(Object data in JSON)
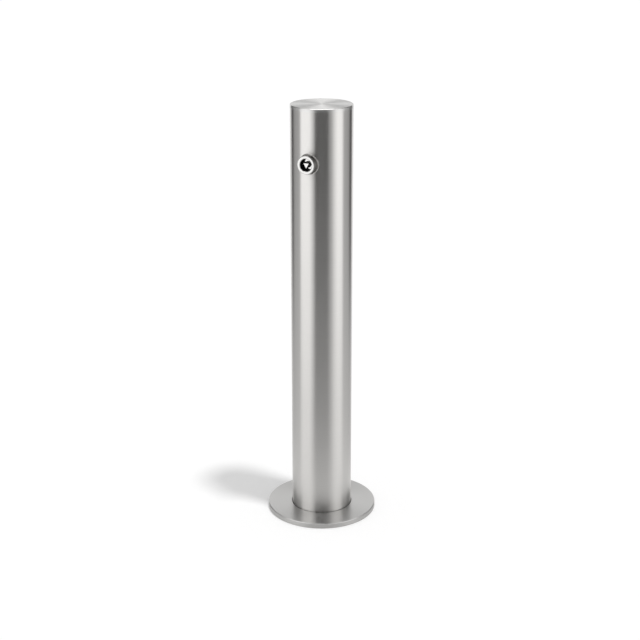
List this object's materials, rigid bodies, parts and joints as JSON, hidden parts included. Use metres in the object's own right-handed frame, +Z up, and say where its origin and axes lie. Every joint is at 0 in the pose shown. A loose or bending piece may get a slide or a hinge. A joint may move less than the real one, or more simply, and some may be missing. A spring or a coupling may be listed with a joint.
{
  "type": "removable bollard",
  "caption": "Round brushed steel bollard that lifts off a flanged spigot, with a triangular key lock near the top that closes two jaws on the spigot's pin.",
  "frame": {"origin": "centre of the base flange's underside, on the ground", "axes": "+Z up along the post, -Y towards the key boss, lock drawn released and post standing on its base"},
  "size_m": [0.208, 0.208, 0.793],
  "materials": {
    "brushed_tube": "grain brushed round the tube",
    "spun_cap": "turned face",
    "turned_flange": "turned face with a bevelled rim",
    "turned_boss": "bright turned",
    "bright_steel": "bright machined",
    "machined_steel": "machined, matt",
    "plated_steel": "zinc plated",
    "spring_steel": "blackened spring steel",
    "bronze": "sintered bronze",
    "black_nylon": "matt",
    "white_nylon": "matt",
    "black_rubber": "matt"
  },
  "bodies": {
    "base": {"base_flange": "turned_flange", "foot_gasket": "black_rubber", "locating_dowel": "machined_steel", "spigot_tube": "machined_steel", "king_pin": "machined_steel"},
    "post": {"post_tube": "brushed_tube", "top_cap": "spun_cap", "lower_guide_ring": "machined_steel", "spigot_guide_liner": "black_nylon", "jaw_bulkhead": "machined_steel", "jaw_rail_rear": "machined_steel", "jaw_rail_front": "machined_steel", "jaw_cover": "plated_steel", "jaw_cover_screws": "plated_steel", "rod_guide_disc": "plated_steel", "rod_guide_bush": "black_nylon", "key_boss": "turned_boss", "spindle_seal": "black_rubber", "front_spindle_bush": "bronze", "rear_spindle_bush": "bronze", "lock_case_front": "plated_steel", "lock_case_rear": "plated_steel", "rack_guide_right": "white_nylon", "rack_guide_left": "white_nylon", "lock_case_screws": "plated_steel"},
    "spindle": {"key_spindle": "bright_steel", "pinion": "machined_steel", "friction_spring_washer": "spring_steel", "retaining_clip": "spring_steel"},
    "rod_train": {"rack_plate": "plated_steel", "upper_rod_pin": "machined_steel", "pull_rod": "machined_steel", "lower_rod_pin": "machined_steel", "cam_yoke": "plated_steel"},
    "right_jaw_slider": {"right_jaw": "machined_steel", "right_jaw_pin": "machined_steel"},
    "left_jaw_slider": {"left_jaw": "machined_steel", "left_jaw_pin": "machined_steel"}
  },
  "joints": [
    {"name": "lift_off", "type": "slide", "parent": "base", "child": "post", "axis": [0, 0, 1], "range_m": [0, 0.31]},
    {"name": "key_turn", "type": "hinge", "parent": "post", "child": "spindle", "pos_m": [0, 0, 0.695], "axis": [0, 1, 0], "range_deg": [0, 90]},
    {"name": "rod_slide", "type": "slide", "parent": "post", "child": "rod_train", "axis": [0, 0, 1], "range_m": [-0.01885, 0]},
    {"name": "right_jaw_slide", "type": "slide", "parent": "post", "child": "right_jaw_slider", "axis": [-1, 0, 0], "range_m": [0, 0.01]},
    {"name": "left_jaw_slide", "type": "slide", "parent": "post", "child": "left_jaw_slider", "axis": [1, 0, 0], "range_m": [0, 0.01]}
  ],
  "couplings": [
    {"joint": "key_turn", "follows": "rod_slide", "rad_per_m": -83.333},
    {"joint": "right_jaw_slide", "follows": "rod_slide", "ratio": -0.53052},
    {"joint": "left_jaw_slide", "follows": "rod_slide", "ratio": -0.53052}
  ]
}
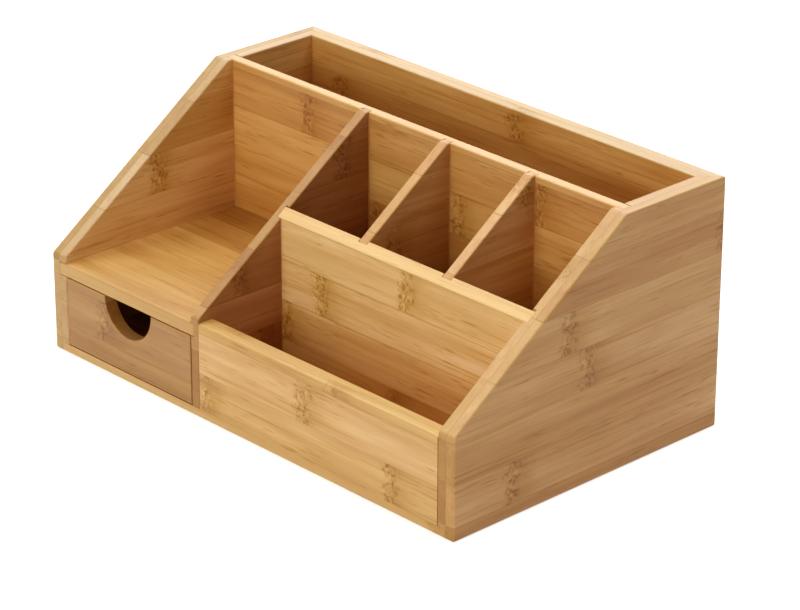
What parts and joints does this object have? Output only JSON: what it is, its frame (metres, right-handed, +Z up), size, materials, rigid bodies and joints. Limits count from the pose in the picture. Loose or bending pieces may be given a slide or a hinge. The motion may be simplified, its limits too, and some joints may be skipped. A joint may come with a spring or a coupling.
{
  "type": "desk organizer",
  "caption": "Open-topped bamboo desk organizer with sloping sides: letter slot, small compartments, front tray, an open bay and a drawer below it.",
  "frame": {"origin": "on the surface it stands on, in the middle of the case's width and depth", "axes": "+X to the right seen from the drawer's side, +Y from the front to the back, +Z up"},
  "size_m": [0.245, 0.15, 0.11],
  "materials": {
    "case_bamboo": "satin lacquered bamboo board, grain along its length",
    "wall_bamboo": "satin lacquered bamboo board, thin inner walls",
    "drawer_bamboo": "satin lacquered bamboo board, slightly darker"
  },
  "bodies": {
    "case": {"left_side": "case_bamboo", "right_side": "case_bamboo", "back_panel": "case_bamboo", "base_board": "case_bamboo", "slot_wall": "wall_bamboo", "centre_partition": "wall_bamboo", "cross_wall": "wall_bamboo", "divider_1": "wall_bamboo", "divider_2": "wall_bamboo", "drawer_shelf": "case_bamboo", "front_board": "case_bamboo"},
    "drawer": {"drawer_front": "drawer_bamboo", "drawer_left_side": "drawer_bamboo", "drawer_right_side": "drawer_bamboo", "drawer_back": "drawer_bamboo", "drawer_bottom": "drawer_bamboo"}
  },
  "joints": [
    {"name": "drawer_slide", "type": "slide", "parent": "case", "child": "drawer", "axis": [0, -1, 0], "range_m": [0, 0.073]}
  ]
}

WRITTEN TASK —
All records above must be set down exactly, please.

REPLY —
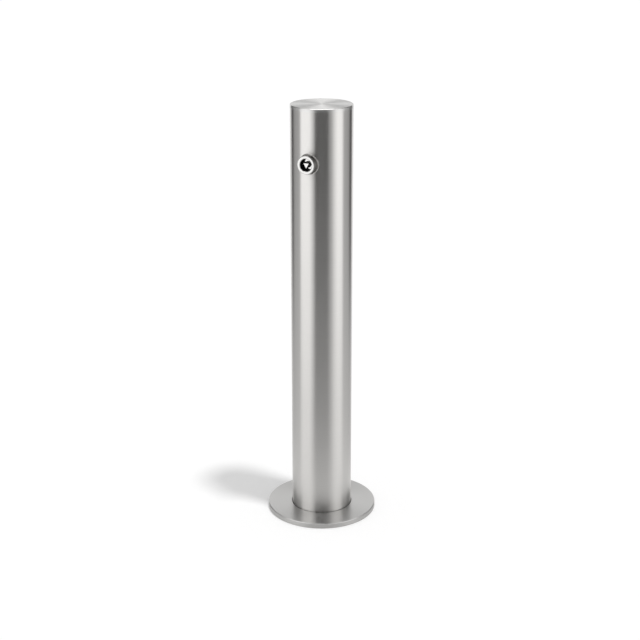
List this object's materials, rigid bodies, parts and joints as JSON, hidden parts included. Use metres in the object's own right-handed frame, +Z up, and say where its origin and axes lie. Every joint is at 0 in the pose shown. A loose or bending piece may get a slide or a hinge. A joint may move less than the real one, or more simply, and some may be missing. A spring or a coupling may be listed with a joint.
{
  "type": "removable bollard",
  "caption": "Round brushed steel bollard that lifts off a flanged spigot, with a triangular key lock near the top that closes two jaws on the spigot's pin.",
  "frame": {"origin": "centre of the base flange's underside, on the ground", "axes": "+Z up along the post, -Y towards the key boss, lock drawn released and post standing on its base"},
  "size_m": [0.208, 0.208, 0.793],
  "materials": {
    "brushed_tube": "grain brushed round the tube",
    "spun_cap": "turned face",
    "turned_flange": "turned face with a bevelled rim",
    "turned_boss": "bright turned",
    "bright_steel": "bright machined",
    "machined_steel": "machined, matt",
    "plated_steel": "zinc plated",
    "spring_steel": "blackened spring steel",
    "bronze": "sintered bronze",
    "black_nylon": "matt",
    "white_nylon": "matt",
    "black_rubber": "matt"
  },
  "bodies": {
    "base": {"base_flange": "turned_flange", "foot_gasket": "black_rubber", "locating_dowel": "machined_steel", "spigot_tube": "machined_steel", "king_pin": "machined_steel"},
    "post": {"post_tube": "brushed_tube", "top_cap": "spun_cap", "lower_guide_ring": "machined_steel", "spigot_guide_liner": "black_nylon", "jaw_bulkhead": "machined_steel", "jaw_rail_rear": "machined_steel", "jaw_rail_front": "machined_steel", "jaw_cover": "plated_steel", "jaw_cover_screws": "plated_steel", "rod_guide_disc": "plated_steel", "rod_guide_bush": "black_nylon", "key_boss": "turned_boss", "spindle_seal": "black_rubber", "front_spindle_bush": "bronze", "rear_spindle_bush": "bronze", "lock_case_front": "plated_steel", "lock_case_rear": "plated_steel", "rack_guide_right": "white_nylon", "rack_guide_left": "white_nylon", "lock_case_screws": "plated_steel"},
    "spindle": {"key_spindle": "bright_steel", "pinion": "machined_steel", "friction_spring_washer": "spring_steel", "retaining_clip": "spring_steel"},
    "rod_train": {"rack_plate": "plated_steel", "upper_rod_pin": "machined_steel", "pull_rod": "machined_steel", "lower_rod_pin": "machined_steel", "cam_yoke": "plated_steel"},
    "right_jaw_slider": {"right_jaw": "machined_steel", "right_jaw_pin": "machined_steel"},
    "left_jaw_slider": {"left_jaw": "machined_steel", "left_jaw_pin": "machined_steel"}
  },
  "joints": [
    {"name": "lift_off", "type": "slide", "parent": "base", "child": "post", "axis": [0, 0, 1], "range_m": [0, 0.31]},
    {"name": "key_turn", "type": "hinge", "parent": "post", "child": "spindle", "pos_m": [0, 0, 0.695], "axis": [0, 1, 0], "range_deg": [0, 90]},
    {"name": "rod_slide", "type": "slide", "parent": "post", "child": "rod_train", "axis": [0, 0, 1], "range_m": [-0.01885, 0]},
    {"name": "right_jaw_slide", "type": "slide", "parent": "post", "child": "right_jaw_slider", "axis": [-1, 0, 0], "range_m": [0, 0.01]},
    {"name": "left_jaw_slide", "type": "slide", "parent": "post", "child": "left_jaw_slider", "axis": [1, 0, 0], "range_m": [0, 0.01]}
  ],
  "couplings": [
    {"joint": "key_turn", "follows": "rod_slide", "rad_per_m": -83.333},
    {"joint": "right_jaw_slide", "follows": "rod_slide", "ratio": -0.53052},
    {"joint": "left_jaw_slide", "follows": "rod_slide", "ratio": -0.53052}
  ]
}
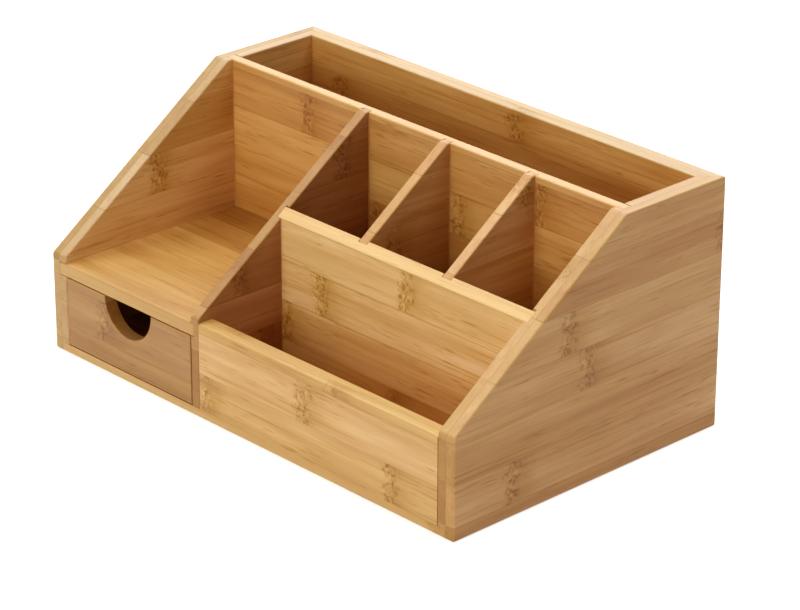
What parts and joints does this object have? Output only JSON: what it is, its frame (metres, right-handed, +Z up), size, materials, rigid bodies and joints. Limits count from the pose in the picture. Loose or bending pieces may be given a slide or a hinge. The motion may be simplified, its limits too, and some joints may be skipped. A joint may come with a spring or a coupling.
{
  "type": "desk organizer",
  "caption": "Open-topped bamboo desk organizer with sloping sides: letter slot, small compartments, front tray, an open bay and a drawer below it.",
  "frame": {"origin": "on the surface it stands on, in the middle of the case's width and depth", "axes": "+X to the right seen from the drawer's side, +Y from the front to the back, +Z up"},
  "size_m": [0.245, 0.15, 0.11],
  "materials": {
    "case_bamboo": "satin lacquered bamboo board, grain along its length",
    "wall_bamboo": "satin lacquered bamboo board, thin inner walls",
    "drawer_bamboo": "satin lacquered bamboo board, slightly darker"
  },
  "bodies": {
    "case": {"left_side": "case_bamboo", "right_side": "case_bamboo", "back_panel": "case_bamboo", "base_board": "case_bamboo", "slot_wall": "wall_bamboo", "centre_partition": "wall_bamboo", "cross_wall": "wall_bamboo", "divider_1": "wall_bamboo", "divider_2": "wall_bamboo", "drawer_shelf": "case_bamboo", "front_board": "case_bamboo"},
    "drawer": {"drawer_front": "drawer_bamboo", "drawer_left_side": "drawer_bamboo", "drawer_right_side": "drawer_bamboo", "drawer_back": "drawer_bamboo", "drawer_bottom": "drawer_bamboo"}
  },
  "joints": [
    {"name": "drawer_slide", "type": "slide", "parent": "case", "child": "drawer", "axis": [0, -1, 0], "range_m": [0, 0.073]}
  ]
}